The vials and caps are made of lightweight plastic. Feeding light parts at high speed can be a problem when exact handoff is needed at the end of the line. Even a stray puff of air can misorient parts and cause misfeeds.

Fortville engineers took a two-pronged approach to the challenge. The cap feeder was designed with a vibratory bowl and track. The caps are symmetrical and had little distinguishing features other than an opening at one end of the cap. The key to proper orientation was a series of tooling and compressed air selectors. Fortville Feeders designed the tooling in the bowl with two orientation and three selection sections to ensure that the caps were moved to the end of line with the open end up.

Another innovative feature was created to supply bulk parts to the feeder bowl. Fortville engineers designed a chute extension that eliminated bouncing parts. Lightweight parts tend to rebound when dropped from an elevator. The chute extension kept parts contained until they rested on the base of the bowl.

To feed the vials, Fortville took a nontraditional approach. Engineers used a through-feed gauge-roll design to both move the parts quickly and eliminate noncompliant parts. Although fast, most gauge rolls are not capable of feeding directly into an indexing dial plate because of an end carrier bearing. Fortville used opened-end gauge rolls that placed the parts precisely into the dial plates.

The vials are tapered, so the gauge rolls are spaced to let the parts hang between them. By hanging the parts, engineers ensured they are fed with open ends up and can be moved at a high speed without repositioning them. Large and small parts are moved off the rollers and sent down a rejection chute. Misoriented parts are sent back up an elevator and returned to the bowl.

For more information, visit www.fortvillefeeders.com.

Hopper Keeps Feeder Bowls Topped Up

The IBB belt hopper from Afag Automation can be positioned above vibratory feeder bowls to keep them filled with an optimal level of parts. Whenever the fill level of a feeder reaches a low level, the hopper automatically refills it.

Hoppers are available with capacities of 3, 5, 6, 12, 25 and 50 liters. The hopper can store up to 70 kilograms, depending on the model.

Parts are dispensed from the hopper with the help of a conveyor belt. The standard belt has a black, water-repellent polyurethane coating. The belt dissipates static electricity before the parts leave the hopper.

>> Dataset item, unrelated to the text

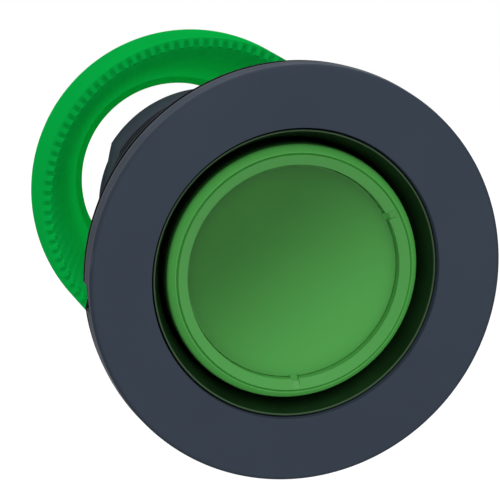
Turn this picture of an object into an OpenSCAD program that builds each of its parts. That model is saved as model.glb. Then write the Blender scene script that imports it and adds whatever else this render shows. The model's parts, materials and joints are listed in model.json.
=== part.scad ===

Made from stainless steel, the hopper features adjustable front panels and an adjustable tilting spout.

For more information, visit www.afag.com.

Sturdy Tables Ensure Proper Operation of Vibratory Feeders

A vibratory parts feeding system involves a variety of components, including springs, magnets and the bowl itself. But, one foundational item is often overlooked: the table on which the bowl will sit. If the table is not constructed with the proper materials and engineered to withstand the daily stress generated by the vibratory components, then the feeding system will underperform or even fail.

According to the engineers at Automation Devices Inc., here are some important things to look for when evaluating feeder table construction:

• The top plate should be made from 1-inch thick steel.
• The legs should be made from 3-inch square steel tubing.
• The table should be fully welded and gusseted.
• The table should include leveling feet with rubber bottom pads.

The goal is to make the table as strong and heavy as possible to help the feeder run at peak efficiency. To determine if a table is strong enough, engineers can conduct a simple test. Run the feeder on the table and then run it on the floor and see where it performs better. If it runs better on the floor, the table is not strong or heavy enough.

Tables constructed with inferior materials might be less expensive in the short-term, but will ultimately cause problems with the parts feeding system. If the table is constructed from lightweight aluminum extrusions, wood or angle iron, it will not be strong or rigid enough. An aluminum top plate has different harmonics than steel and may vibrate too much while the system is operating. Improper construction will direct the energy down and into the table and not up and into the bowl.

For more information, visit www.autodev.com.

30

Number of screws per minute that can be supplied to one automatic screwdriver by the Eacy step feeder from Deprag Inc. The device can supply screws to up to six drivers, albeit at a lower rate. The feeder has a capacity of 2 liters. It can accommodate screws with a maximum head diameter of 6 millimeters and a maximum shaft length of 60 millimeters. The feeder is quiet, energy-efficient and gentle on screws.